Le perdite dovute ai titoli collegati con il mercato immobiliare americano sono tuttavia solo una parte delle posizioni a rischio. UBS, come le altre banche attive nell’investment banking, non ha scommesso solo sulla cartolarizzazione dei mutui ipotecari, ma è esposta in numerosi altri campi che oggi la crisi finanziaria ha reso estremamente rischiosi, come le linee di credito agli Hedge Funds, i prodotti strutturati, le assicurazioni sui crediti, i crediti ponte alle operazioni di Private Equity, ecc. L’esposizione sul mercato immobiliare americano è quindi solo una parte, e probabilmente non la più importante, del complesso delle posizioni a rischio. E’ dunque prevedibile che se non ritornerà la calma sui mercati e soprattutto se non verrà superata questa grave crisi finanziaria, da UBS, come dagli altri istituti, proverranno altre sgradite sorprese. E’ dunque di difficile comprensione il rimbalzo registrato ieri dal titolo in borsa. Probabilmente è da leggere come un segnale di sollievo per avere scampato pericoli ancora maggiori.

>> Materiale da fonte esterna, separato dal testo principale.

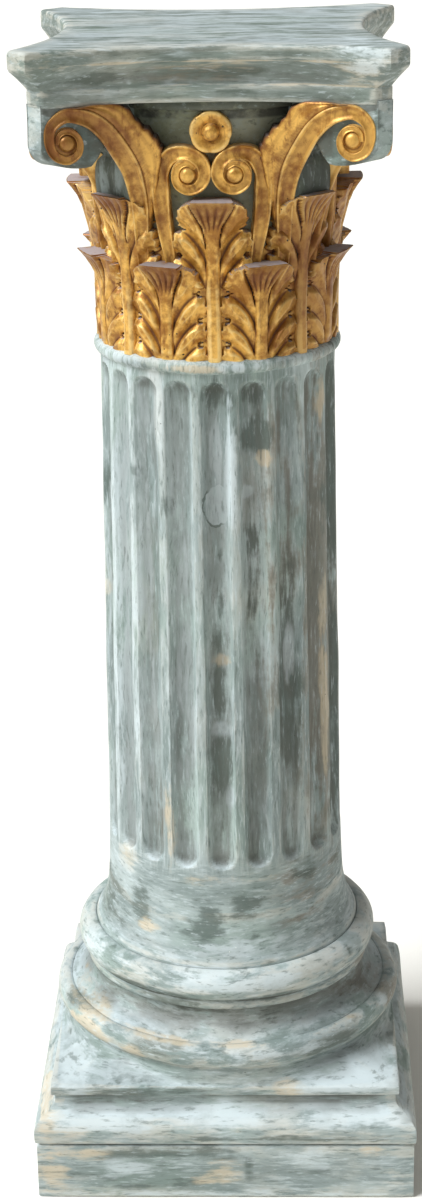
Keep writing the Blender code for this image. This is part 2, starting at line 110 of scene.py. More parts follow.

Questa vicenda ha comunque prodotto anche danni che non possono essere contabilizzati. Il marchio UBS ha indubbiamente subito un pesante danno di immagine sia in Svizzera sia all’estero. Ma forse c’è di più. Le traversie dell’istituto leader a livello mondiale nel settore della gestione patrimoniale hanno molto probabilmente intaccato anche l’immagine di sicurezza dell’intera piazza finanziaria svizzera. Non sorprende che di fronte ad un bilancio così negativo, Marcel Ospel abbia dovuto rassegnare le dimissioni. Sorprende invece che alla guida di un istituto in difficoltà venga proposto un uomo, Peter Kurer, che ha diretto il dipartimento legale e di compliance. Forse è il segno dei tempi. Dopo le spericolate avventure degli «uomini di mercato», occorrono oggi legali in grado di confrontarsi con regole nuove e soprattutto con autorità di sorveglianze destinate ad essere molto più severe. E’ un ulteriore segno che questa crisi è destinata a sancire la fine degli eccessi del sistema finanziario e soprattutto della nuova ingegneria finanziaria.